== Data shown ==
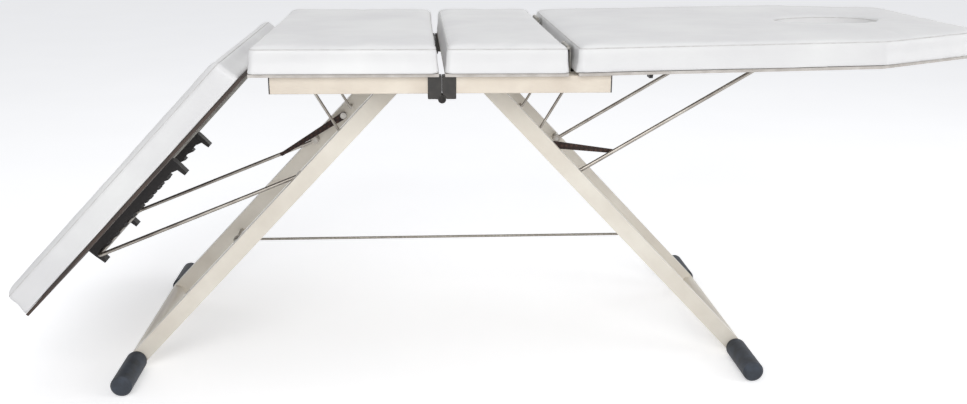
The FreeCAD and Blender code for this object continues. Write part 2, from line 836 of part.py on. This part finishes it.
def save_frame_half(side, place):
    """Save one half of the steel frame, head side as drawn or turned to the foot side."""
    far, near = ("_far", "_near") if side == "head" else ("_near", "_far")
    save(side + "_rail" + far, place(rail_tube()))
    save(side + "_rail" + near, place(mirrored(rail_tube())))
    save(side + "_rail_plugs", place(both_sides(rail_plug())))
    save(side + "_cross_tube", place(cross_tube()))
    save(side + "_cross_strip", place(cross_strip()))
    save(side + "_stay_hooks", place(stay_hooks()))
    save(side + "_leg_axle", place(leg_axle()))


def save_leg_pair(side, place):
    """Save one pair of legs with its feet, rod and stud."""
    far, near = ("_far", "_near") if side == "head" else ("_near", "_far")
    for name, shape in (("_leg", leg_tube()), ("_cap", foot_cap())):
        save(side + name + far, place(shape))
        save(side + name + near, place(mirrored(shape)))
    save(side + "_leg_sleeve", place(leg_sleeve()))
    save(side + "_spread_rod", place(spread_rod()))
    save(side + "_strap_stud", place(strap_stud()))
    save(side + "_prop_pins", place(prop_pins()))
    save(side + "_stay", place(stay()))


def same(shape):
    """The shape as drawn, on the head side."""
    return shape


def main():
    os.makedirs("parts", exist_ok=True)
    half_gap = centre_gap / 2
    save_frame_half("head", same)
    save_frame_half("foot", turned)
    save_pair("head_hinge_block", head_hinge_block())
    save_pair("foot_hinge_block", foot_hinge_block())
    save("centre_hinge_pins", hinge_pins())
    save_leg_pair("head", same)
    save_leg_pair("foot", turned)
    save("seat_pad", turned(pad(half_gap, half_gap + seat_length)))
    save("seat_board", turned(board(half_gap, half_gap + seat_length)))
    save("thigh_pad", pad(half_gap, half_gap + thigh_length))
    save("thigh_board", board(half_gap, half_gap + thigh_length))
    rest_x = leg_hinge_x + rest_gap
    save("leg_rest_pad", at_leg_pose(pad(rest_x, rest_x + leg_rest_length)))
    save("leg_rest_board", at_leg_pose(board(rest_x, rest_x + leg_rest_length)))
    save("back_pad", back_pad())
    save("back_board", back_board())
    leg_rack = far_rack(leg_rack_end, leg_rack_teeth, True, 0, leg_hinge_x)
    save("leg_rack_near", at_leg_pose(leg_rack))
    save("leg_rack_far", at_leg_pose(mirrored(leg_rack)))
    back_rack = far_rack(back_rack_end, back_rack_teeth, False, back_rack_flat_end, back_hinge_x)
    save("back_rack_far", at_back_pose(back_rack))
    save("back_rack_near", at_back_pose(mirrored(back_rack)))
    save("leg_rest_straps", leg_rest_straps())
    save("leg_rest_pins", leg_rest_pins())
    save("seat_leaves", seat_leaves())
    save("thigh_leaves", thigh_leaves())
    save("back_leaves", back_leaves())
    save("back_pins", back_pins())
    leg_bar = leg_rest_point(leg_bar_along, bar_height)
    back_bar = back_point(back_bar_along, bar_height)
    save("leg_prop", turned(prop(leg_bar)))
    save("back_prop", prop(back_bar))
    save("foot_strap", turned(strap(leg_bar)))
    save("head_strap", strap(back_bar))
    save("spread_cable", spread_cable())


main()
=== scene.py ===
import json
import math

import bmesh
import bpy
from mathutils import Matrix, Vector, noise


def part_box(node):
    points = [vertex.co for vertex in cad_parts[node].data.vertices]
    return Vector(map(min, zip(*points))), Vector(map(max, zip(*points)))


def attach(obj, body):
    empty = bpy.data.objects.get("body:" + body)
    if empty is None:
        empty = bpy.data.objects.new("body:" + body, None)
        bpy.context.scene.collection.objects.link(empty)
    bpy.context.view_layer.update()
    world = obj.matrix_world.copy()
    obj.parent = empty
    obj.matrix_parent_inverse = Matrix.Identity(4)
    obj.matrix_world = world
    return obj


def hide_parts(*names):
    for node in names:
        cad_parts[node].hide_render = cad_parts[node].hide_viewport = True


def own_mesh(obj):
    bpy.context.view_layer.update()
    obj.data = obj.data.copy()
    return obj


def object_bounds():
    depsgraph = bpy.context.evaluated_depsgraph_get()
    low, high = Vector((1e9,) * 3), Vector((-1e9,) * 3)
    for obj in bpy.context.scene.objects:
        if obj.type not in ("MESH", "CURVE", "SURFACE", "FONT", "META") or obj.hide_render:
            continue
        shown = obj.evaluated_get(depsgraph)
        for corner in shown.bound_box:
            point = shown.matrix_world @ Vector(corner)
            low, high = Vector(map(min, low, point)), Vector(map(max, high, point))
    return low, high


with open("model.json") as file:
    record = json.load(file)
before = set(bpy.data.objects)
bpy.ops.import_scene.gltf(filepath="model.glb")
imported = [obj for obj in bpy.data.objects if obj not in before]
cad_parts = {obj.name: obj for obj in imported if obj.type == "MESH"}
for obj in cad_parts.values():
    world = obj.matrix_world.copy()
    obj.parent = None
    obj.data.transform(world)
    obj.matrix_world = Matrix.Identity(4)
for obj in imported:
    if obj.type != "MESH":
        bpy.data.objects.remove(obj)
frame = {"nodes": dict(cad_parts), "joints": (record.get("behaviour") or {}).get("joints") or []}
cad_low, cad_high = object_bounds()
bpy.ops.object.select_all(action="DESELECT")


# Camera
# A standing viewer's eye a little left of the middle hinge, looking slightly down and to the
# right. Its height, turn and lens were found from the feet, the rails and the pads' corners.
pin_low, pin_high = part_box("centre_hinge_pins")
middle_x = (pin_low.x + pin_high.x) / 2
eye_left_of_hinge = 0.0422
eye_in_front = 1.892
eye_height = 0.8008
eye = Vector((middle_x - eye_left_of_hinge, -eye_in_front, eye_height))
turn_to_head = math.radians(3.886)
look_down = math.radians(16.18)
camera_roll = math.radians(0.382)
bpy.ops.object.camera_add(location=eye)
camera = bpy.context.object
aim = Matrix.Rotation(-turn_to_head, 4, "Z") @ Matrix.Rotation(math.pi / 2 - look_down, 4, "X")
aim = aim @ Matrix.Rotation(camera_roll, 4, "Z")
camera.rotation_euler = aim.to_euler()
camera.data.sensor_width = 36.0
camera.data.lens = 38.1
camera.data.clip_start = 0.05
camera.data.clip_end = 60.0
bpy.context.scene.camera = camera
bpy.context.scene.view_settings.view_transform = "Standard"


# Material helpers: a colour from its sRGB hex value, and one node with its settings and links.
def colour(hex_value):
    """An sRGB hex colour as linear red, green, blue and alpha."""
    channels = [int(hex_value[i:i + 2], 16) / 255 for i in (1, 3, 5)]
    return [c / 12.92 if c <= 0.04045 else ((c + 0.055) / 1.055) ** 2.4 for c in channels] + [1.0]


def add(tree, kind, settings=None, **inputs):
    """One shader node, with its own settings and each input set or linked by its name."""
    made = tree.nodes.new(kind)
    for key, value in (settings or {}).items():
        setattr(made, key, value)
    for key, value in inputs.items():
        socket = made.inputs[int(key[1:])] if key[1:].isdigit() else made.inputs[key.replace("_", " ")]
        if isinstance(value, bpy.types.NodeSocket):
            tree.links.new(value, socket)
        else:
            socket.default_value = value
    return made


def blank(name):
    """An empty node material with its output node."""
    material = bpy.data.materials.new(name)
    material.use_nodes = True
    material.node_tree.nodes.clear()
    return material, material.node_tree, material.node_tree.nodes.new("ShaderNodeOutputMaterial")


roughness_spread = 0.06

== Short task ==
Restate the data above word for word, please.

== Answer to this task ==
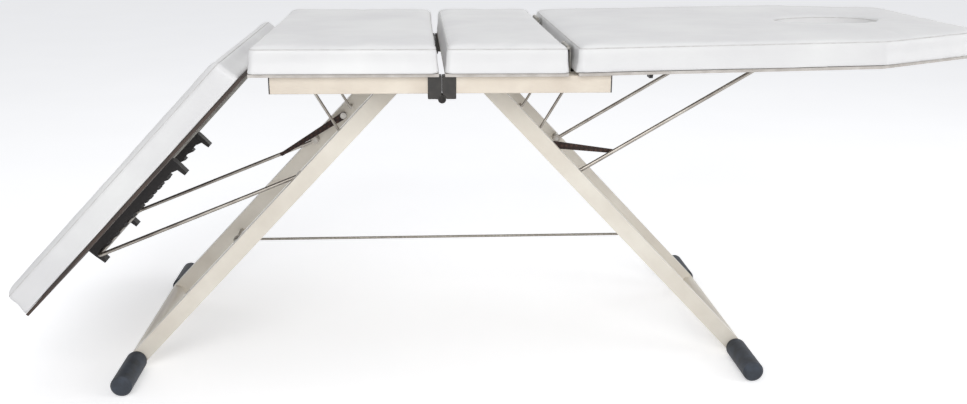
The FreeCAD and Blender code for this object continues. Write part 2, from line 836 of part.py on. This part finishes it.
def save_frame_half(side, place):
    """Save one half of the steel frame, head side as drawn or turned to the foot side."""
    far, near = ("_far", "_near") if side == "head" else ("_near", "_far")
    save(side + "_rail" + far, place(rail_tube()))
    save(side + "_rail" + near, place(mirrored(rail_tube())))
    save(side + "_rail_plugs", place(both_sides(rail_plug())))
    save(side + "_cross_tube", place(cross_tube()))
    save(side + "_cross_strip", place(cross_strip()))
    save(side + "_stay_hooks", place(stay_hooks()))
    save(side + "_leg_axle", place(leg_axle()))


def save_leg_pair(side, place):
    """Save one pair of legs with its feet, rod and stud."""
    far, near = ("_far", "_near") if side == "head" else ("_near", "_far")
    for name, shape in (("_leg", leg_tube()), ("_cap", foot_cap())):
        save(side + name + far, place(shape))
        save(side + name + near, place(mirrored(shape)))
    save(side + "_leg_sleeve", place(leg_sleeve()))
    save(side + "_spread_rod", place(spread_rod()))
    save(side + "_strap_stud", place(strap_stud()))
    save(side + "_prop_pins", place(prop_pins()))
    save(side + "_stay", place(stay()))


def same(shape):
    """The shape as drawn, on the head side."""
    return shape


def main():
    os.makedirs("parts", exist_ok=True)
    half_gap = centre_gap / 2
    save_frame_half("head", same)
    save_frame_half("foot", turned)
    save_pair("head_hinge_block", head_hinge_block())
    save_pair("foot_hinge_block", foot_hinge_block())
    save("centre_hinge_pins", hinge_pins())
    save_leg_pair("head", same)
    save_leg_pair("foot", turned)
    save("seat_pad", turned(pad(half_gap, half_gap + seat_length)))
    save("seat_board", turned(board(half_gap, half_gap + seat_length)))
    save("thigh_pad", pad(half_gap, half_gap + thigh_length))
    save("thigh_board", board(half_gap, half_gap + thigh_length))
    rest_x = leg_hinge_x + rest_gap
    save("leg_rest_pad", at_leg_pose(pad(rest_x, rest_x + leg_rest_length)))
    save("leg_rest_board", at_leg_pose(board(rest_x, rest_x + leg_rest_length)))
    save("back_pad", back_pad())
    save("back_board", back_board())
    leg_rack = far_rack(leg_rack_end, leg_rack_teeth, True, 0, leg_hinge_x)
    save("leg_rack_near", at_leg_pose(leg_rack))
    save("leg_rack_far", at_leg_pose(mirrored(leg_rack)))
    back_rack = far_rack(back_rack_end, back_rack_teeth, False, back_rack_flat_end, back_hinge_x)
    save("back_rack_far", at_back_pose(back_rack))
    save("back_rack_near", at_back_pose(mirrored(back_rack)))
    save("leg_rest_straps", leg_rest_straps())
    save("leg_rest_pins", leg_rest_pins())
    save("seat_leaves", seat_leaves())
    save("thigh_leaves", thigh_leaves())
    save("back_leaves", back_leaves())
    save("back_pins", back_pins())
    leg_bar = leg_rest_point(leg_bar_along, bar_height)
    back_bar = back_point(back_bar_along, bar_height)
    save("leg_prop", turned(prop(leg_bar)))
    save("back_prop", prop(back_bar))
    save("foot_strap", turned(strap(leg_bar)))
    save("head_strap", strap(back_bar))
    save("spread_cable", spread_cable())


main()
=== scene.py ===
import json
import math

import bmesh
import bpy
from mathutils import Matrix, Vector, noise


def part_box(node):
    points = [vertex.co for vertex in cad_parts[node].data.vertices]
    return Vector(map(min, zip(*points))), Vector(map(max, zip(*points)))


def attach(obj, body):
    empty = bpy.data.objects.get("body:" + body)
    if empty is None:
        empty = bpy.data.objects.new("body:" + body, None)
        bpy.context.scene.collection.objects.link(empty)
    bpy.context.view_layer.update()
    world = obj.matrix_world.copy()
    obj.parent = empty
    obj.matrix_parent_inverse = Matrix.Identity(4)
    obj.matrix_world = world
    return obj


def hide_parts(*names):
    for node in names:
        cad_parts[node].hide_render = cad_parts[node].hide_viewport = True


def own_mesh(obj):
    bpy.context.view_layer.update()
    obj.data = obj.data.copy()
    return obj


def object_bounds():
    depsgraph = bpy.context.evaluated_depsgraph_get()
    low, high = Vector((1e9,) * 3), Vector((-1e9,) * 3)
    for obj in bpy.context.scene.objects:
        if obj.type not in ("MESH", "CURVE", "SURFACE", "FONT", "META") or obj.hide_render:
            continue
        shown = obj.evaluated_get(depsgraph)
        for corner in shown.bound_box:
            point = shown.matrix_world @ Vector(corner)
            low, high = Vector(map(min, low, point)), Vector(map(max, high, point))
    return low, high


with open("model.json") as file:
    record = json.load(file)
before = set(bpy.data.objects)
bpy.ops.import_scene.gltf(filepath="model.glb")
imported = [obj for obj in bpy.data.objects if obj not in before]
cad_parts = {obj.name: obj for obj in imported if obj.type == "MESH"}
for obj in cad_parts.values():
    world = obj.matrix_world.copy()
    obj.parent = None
    obj.data.transform(world)
    obj.matrix_world = Matrix.Identity(4)
for obj in imported:
    if obj.type != "MESH":
        bpy.data.objects.remove(obj)
frame = {"nodes": dict(cad_parts), "joints": (record.get("behaviour") or {}).get("joints") or []}
cad_low, cad_high = object_bounds()
bpy.ops.object.select_all(action="DESELECT")


# Camera
# A standing viewer's eye a little left of the middle hinge, looking slightly down and to the
# right. Its height, turn and lens were found from the feet, the rails and the pads' corners.
pin_low, pin_high = part_box("centre_hinge_pins")
middle_x = (pin_low.x + pin_high.x) / 2
eye_left_of_hinge = 0.0422
eye_in_front = 1.892
eye_height = 0.8008
eye = Vector((middle_x - eye_left_of_hinge, -eye_in_front, eye_height))
turn_to_head = math.radians(3.886)
look_down = math.radians(16.18)
camera_roll = math.radians(0.382)
bpy.ops.object.camera_add(location=eye)
camera = bpy.context.object
aim = Matrix.Rotation(-turn_to_head, 4, "Z") @ Matrix.Rotation(math.pi / 2 - look_down, 4, "X")
aim = aim @ Matrix.Rotation(camera_roll, 4, "Z")
camera.rotation_euler = aim.to_euler()
camera.data.sensor_width = 36.0
camera.data.lens = 38.1
camera.data.clip_start = 0.05
camera.data.clip_end = 60.0
bpy.context.scene.camera = camera
bpy.context.scene.view_settings.view_transform = "Standard"


# Material helpers: a colour from its sRGB hex value, and one node with its settings and links.
def colour(hex_value):
    """An sRGB hex colour as linear red, green, blue and alpha."""
    channels = [int(hex_value[i:i + 2], 16) / 255 for i in (1, 3, 5)]
    return [c / 12.92 if c <= 0.04045 else ((c + 0.055) / 1.055) ** 2.4 for c in channels] + [1.0]


def add(tree, kind, settings=None, **inputs):
    """One shader node, with its own settings and each input set or linked by its name."""
    made = tree.nodes.new(kind)
    for key, value in (settings or {}).items():
        setattr(made, key, value)
    for key, value in inputs.items():
        socket = made.inputs[int(key[1:])] if key[1:].isdigit() else made.inputs[key.replace("_", " ")]
        if isinstance(value, bpy.types.NodeSocket):
            tree.links.new(value, socket)
        else:
            socket.default_value = value
    return made


def blank(name):
    """An empty node material with its output node."""
    material = bpy.data.materials.new(name)
    material.use_nodes = True
    material.node_tree.nodes.clear()
    return material, material.node_tree, material.node_tree.nodes.new("ShaderNodeOutputMaterial")


roughness_spread = 0.06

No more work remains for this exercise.